Qui a peur du grand méchant Twitter?

Le 3 août 2011

Les réseaux en général et Twitter en particulier, font encore peur à bon nombre de journalistes. Pourquoi ? Parce qu'il faut accepter de s'y mettre (un peu) en danger.

Twitter ou ne pas twitter, telle est désormais la question dans bon nombre de rédactions. Et l’on réclame des chartes, des guides, bref, tout un arsenal car, au fond, beaucoup de journalistes ont la trouille du numérique, des réseaux sociaux en général et de Twitter en particulier. Pourquoi ?

Sur Twitter, le journaliste est à poil devant ses lecteurs

Twitter n’est pas un outil corporate destiné à faire la publicité du média pour lequel on travaille, ce n’est pas une page Facebook gérée par un community manager ou un jeune journaliste un peu geek (souvent en CDD)… Non, sur Twitter, le journaliste est tout seul. Pas de médiateurs comme on les aime tant dans les rédactions, personne pour sélectionner les commentaires les plus intelligents, les plus constructifs ou ceux qui permettent opportunément de mettre en valeur le formidable travail des journalistes. Non, sur Twitter, le journaliste est à poil devant ses lecteurs. Il lui faut répondre lui-même, expliquer, débattre, argumenter, connaître son sujet. Il y fera face à des argumentations parfois pertinentes, retorses, idiotes ou provocatrices.

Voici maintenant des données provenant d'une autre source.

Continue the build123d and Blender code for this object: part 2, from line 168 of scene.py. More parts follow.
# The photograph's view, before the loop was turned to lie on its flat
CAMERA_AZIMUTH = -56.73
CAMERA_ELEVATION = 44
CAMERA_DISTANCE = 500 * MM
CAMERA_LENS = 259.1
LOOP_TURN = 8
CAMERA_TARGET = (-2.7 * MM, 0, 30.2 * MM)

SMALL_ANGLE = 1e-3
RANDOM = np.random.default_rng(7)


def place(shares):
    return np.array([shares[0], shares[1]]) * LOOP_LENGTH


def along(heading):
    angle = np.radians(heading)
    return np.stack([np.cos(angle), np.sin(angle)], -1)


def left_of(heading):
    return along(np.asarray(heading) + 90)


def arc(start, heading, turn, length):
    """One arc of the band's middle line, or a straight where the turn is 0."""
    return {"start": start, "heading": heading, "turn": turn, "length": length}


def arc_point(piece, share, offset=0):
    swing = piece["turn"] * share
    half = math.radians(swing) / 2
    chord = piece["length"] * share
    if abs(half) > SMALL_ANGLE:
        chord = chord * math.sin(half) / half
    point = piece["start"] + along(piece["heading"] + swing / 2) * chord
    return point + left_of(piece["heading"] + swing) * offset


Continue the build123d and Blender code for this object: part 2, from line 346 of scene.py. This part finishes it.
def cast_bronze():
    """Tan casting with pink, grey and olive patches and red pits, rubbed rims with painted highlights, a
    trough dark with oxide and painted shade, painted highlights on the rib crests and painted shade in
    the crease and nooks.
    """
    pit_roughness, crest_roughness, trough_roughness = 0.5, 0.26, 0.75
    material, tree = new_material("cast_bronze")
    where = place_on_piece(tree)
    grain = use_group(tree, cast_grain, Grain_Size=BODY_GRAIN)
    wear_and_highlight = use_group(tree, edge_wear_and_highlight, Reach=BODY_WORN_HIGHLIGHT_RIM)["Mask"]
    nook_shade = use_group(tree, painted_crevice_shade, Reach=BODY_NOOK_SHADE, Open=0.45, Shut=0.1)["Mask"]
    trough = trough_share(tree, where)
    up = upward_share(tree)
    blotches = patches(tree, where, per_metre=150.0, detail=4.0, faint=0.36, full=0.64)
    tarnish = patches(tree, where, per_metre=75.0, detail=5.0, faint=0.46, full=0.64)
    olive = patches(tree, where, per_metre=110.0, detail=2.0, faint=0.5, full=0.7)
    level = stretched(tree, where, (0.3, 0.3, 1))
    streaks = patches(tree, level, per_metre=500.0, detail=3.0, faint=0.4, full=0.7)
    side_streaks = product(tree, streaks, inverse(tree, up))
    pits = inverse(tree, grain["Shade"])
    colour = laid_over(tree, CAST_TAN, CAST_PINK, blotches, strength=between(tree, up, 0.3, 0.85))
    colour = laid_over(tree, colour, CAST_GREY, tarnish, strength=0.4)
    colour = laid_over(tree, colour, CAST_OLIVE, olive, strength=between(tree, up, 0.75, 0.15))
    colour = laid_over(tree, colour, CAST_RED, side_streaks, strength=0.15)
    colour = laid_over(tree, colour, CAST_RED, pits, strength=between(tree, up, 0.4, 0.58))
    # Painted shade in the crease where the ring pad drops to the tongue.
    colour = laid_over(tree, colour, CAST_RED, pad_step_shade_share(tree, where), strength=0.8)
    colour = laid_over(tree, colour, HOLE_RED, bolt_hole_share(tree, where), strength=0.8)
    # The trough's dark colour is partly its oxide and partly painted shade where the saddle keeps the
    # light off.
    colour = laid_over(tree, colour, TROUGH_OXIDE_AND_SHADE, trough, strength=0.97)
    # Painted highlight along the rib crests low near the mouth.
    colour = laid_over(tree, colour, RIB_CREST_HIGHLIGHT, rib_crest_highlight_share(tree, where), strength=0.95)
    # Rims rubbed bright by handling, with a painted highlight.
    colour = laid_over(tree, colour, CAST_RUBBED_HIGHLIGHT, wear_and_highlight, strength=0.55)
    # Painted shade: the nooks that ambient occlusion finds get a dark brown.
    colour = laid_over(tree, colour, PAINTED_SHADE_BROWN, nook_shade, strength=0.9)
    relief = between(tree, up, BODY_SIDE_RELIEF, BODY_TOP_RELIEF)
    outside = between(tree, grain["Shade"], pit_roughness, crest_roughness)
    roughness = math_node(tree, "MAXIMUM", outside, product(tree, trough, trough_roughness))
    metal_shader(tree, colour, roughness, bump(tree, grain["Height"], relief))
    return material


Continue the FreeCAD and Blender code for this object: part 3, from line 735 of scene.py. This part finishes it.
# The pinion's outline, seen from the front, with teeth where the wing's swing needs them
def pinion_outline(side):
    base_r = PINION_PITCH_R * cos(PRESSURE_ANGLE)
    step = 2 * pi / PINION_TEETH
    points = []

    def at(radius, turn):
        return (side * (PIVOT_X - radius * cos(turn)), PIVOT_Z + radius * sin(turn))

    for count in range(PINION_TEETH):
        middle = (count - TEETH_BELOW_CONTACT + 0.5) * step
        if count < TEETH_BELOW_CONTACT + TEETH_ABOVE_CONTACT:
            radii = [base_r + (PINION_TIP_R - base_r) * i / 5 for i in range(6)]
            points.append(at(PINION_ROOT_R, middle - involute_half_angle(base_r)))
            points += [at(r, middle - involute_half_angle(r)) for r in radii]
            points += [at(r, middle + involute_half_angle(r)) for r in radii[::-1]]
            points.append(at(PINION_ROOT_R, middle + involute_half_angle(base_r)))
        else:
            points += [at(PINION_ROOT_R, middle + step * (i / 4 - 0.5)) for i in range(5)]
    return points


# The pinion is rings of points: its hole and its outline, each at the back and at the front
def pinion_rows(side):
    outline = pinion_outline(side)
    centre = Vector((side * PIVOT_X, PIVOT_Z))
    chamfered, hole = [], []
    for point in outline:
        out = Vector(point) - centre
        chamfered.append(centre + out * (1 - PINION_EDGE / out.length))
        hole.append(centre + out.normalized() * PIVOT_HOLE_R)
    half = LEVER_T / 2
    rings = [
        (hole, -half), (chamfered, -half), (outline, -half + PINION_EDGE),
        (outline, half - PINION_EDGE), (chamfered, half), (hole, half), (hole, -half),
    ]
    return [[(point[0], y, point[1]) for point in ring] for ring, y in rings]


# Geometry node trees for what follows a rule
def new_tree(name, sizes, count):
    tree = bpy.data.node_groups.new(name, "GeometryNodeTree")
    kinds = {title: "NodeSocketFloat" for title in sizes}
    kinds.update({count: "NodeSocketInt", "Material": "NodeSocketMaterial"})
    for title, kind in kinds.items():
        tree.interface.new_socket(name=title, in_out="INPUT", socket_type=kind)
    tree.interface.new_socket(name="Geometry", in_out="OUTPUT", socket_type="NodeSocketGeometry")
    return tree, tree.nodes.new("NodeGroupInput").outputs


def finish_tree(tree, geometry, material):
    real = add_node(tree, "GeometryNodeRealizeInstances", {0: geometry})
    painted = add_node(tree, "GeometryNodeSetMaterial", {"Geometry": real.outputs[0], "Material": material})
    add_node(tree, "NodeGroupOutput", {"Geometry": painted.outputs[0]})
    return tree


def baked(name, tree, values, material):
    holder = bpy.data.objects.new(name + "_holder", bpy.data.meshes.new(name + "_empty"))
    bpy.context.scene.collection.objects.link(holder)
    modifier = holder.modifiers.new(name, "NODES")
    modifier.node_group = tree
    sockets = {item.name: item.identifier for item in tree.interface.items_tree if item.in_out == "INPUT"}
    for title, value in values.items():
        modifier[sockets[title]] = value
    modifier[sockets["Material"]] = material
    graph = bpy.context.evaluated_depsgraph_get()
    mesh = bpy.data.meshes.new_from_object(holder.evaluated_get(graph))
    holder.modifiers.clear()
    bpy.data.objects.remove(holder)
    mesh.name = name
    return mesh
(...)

Bref, sur Twitter, les journalistes sont devant leurs lecteurs. Et ça, pour un certain nombre d’entre nous, c’est une petite révolution. Car mine de rien, et sans paraphraser Desproges, on peut faire une brillante carrière de journaliste sans rencontrer ses lecteurs. C’est même souvent plus confortable pour tout avouer. On rencontre des collègues, des élus, des communicants, des chefs d’entreprises, des syndicalistes, des présidents d’associations, bref, tous ceux qui ont un rôle “officiel” et qui, d’une façon ou d’une autre, doivent communiquer. Mais des lecteurs, ceux qui chaque jour, chaque semaine, déboursent quelques euros pour nous lire, pas si souvent que ça, et c’est un euphémisme.

Partout dans le monde, Twitter questionne le journalisme

Twitter casse les codes du respect dû aux anciens

(ou comment s’y faire tutoyer par des petits cons)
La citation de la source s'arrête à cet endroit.